Re: [RFC PATCH v2 1/5] mm: Introduce vm_ops->may_mprotect()

From: Sean Christopherson
Date: Mon Jun 10 2019 - 12:00:26 EST

On Mon, Jun 10, 2019 at 06:06:00PM +0300, Jarkko Sakkinen wrote:
> On Wed, Jun 05, 2019 at 07:11:41PM -0700, Sean Christopherson wrote:
> > SGX will use the may_mprotect() hook to prevent userspace from
> > circumventing various security checks, e.g. Linux Security Modules.
> > Naming it may_mprotect() instead of simply mprotect() is intended to
> > reflect the hook's purpose as a way to gate mprotect() as opposed to
> > a wholesale replacement.
> "This commit adds may_mprotect() to struct vm_operations_struct, which
> can be used to ask from the owner of a VMA if mprotect() is allowed."
> This would be more appropriate statement because that is what the code
> change aims for precisely. I did not even understand what you meant by
> gating in this context. I would leave SGX and LSM's (and especially
> "various security checks", which means abssolutely nothing) out of the
> first paragraph completely.
> > Enclaves are built by copying data from normal memory into the Enclave
> > Page Cache (EPC). Due to the nature of SGX, the EPC is represented by a
> > single file that must be MAP_SHARED, i.e. mprotect() only ever sees a
> > MAP_SHARED vm_file that references single file path. Furthermore, all
> > enclaves will need read, write and execute pages in the EPC.
> I would just say that "Due to the fact that EPC is delivered as IO
> memory from the preboot firmware, it can be only mapped as MAP_SHARED".
> It is what it is.

I was trying to convey that the nature of SGX itself requires that an
enclave's pages are shared between process. E.g. {MAP,VM}_SHARED would be
required even if we modified the mmu to handle EPC memory in such a way
that it didn't have to be tagged with VM_PFNMAP.

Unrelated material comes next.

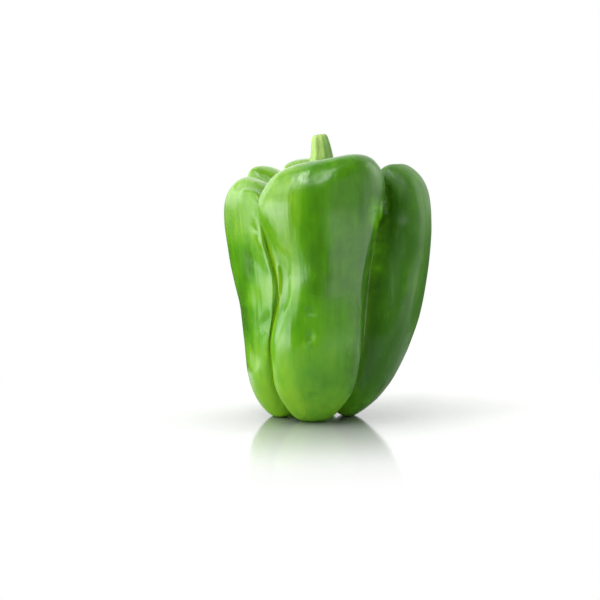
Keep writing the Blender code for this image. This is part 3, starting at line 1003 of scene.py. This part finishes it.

> > As a result, LSM policies cannot be meaningfully applied, e.g. an LSM
> > can deny access to the EPC as a whole, but can't deny PROT_EXEC on page
> > that originated in a non-EXECUTE file (which is long gone by the time
> > mprotect() is called).
> I have hard time following what is paragraph is trying to say.
> > By hooking mprotect(), SGX can make explicit LSM upcalls while an
> > enclave is being built, i.e. when the kernel has a handle to origin of
> > each enclave page, and enforce the result of the LSM policy whenever
> > userspace maps the enclave page in the future.
> "LSM policy whenever calls mprotect()"? I'm no sure why you mean by
> mapping here and if there is any need to talk about future. Isn't this
> needed now?

Future is referring to the timeline of a running kernel, not the future
of the kernel code.

Rather than trying to explain all of the above with words, I'll provide
code examples to show how ->may_protect() will be used by SGX and why it
is the preferred solution.

> > Alternatively, SGX could play games with MAY_{READ,WRITE,EXEC}, but
> > that approach is quite ugly, e.g. would require userspace to call an
> > SGX ioctl() prior to using mprotect() to extend a page's protections.
> Instead of talking "playing games" I would state what could be done with
> VM_MAY{READ,WRITE,EXEC} and why it is bad. Leaves questions otherwise.
> > Signed-off-by: Sean Christopherson <sean.j.christopherson@xxxxxxxxx>
> > ---
> > include/linux/mm.h | 2 ++
> > mm/mprotect.c | 15 +++++++++++----
> > 2 files changed, 13 insertions(+), 4 deletions(-)
> >
> > diff --git a/include/linux/mm.h b/include/linux/mm.h
> > index 0e8834ac32b7..a697996040ac 100644
> > --- a/include/linux/mm.h
> > +++ b/include/linux/mm.h
> > @@ -458,6 +458,8 @@ struct vm_operations_struct {
> > void (*close)(struct vm_area_struct * area);
> > int (*split)(struct vm_area_struct * area, unsigned long addr);
> > int (*mremap)(struct vm_area_struct * area);
> > + int (*may_mprotect)(struct vm_area_struct * area, unsigned long start,
> > + unsigned long end, unsigned long prot);
> Could be just boolean.
> /Jarkko